Summary: Making Your Decision
For the vast majority of property buyers in Germany — including expats, first-time buyers, and families — a fixed-rate mortgage with a 10-15 year Zinsbindung is the recommended choice. It provides the stability and predictability that are essential for long-term financial planning, protects against the kind of dramatic rate increases seen in 2022-2023, and the §489 BGB rule ensures you are not locked in forever.
Variable rates should be reserved for specific, well-defined situations: short-term financing needs, expected large repayments, or as part of a deliberate split-financing strategy managed by an experienced advisor.
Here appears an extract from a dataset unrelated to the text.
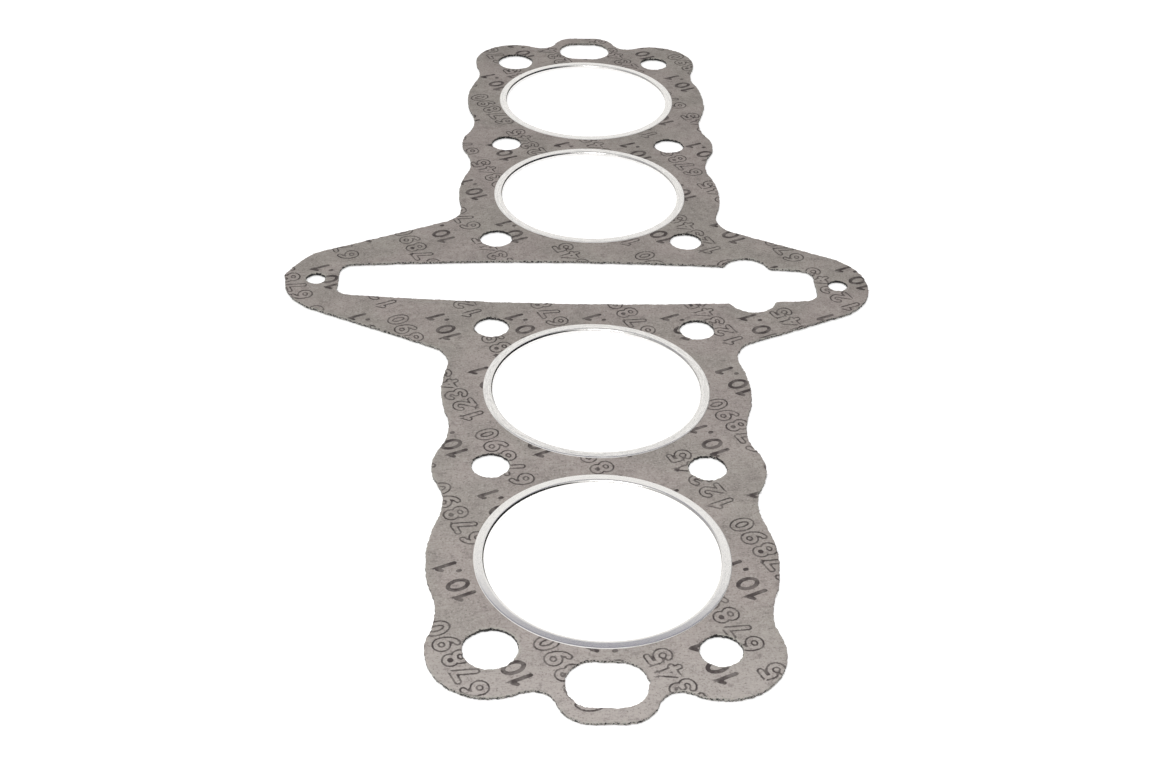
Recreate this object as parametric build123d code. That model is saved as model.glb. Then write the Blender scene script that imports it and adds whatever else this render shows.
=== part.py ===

If you are unsure, default to fixed — the peace of mind alone is worth the modest premium.
Frequently Asked Questions
What percentage of German mortgages are fixed-rate?
Approximately 95% of German mortgages are fixed-rate (Festzins), with most borrowers choosing a 10-year Zinsbindung. Variable-rate mortgages account for less than 5% of the market and are primarily used by borrowers who plan to sell or refinance within a few years.
Can I switch from a variable to a fixed rate mortgage in Germany?
Yes, you can switch from a variable-rate mortgage to a fixed-rate mortgage at any time without penalty. This is one of the advantages of starting with a variable rate — you can lock in a fixed rate whenever you choose. However, switching from fixed to variable before the Zinsbindung ends typically incurs a Vorfälligkeitsentschädigung (prepayment penalty).
What is a Cap-Darlehen in Germany?
A Cap-Darlehen is a variable-rate mortgage with an interest rate ceiling (Zinsobergrenze or 'cap'). Your rate adjusts with market rates but can never exceed the cap. This provides some of the flexibility of a variable rate with downside protection. However, the cap premium and typically higher starting rate compared to standard variable rates make it less attractive for many borrowers.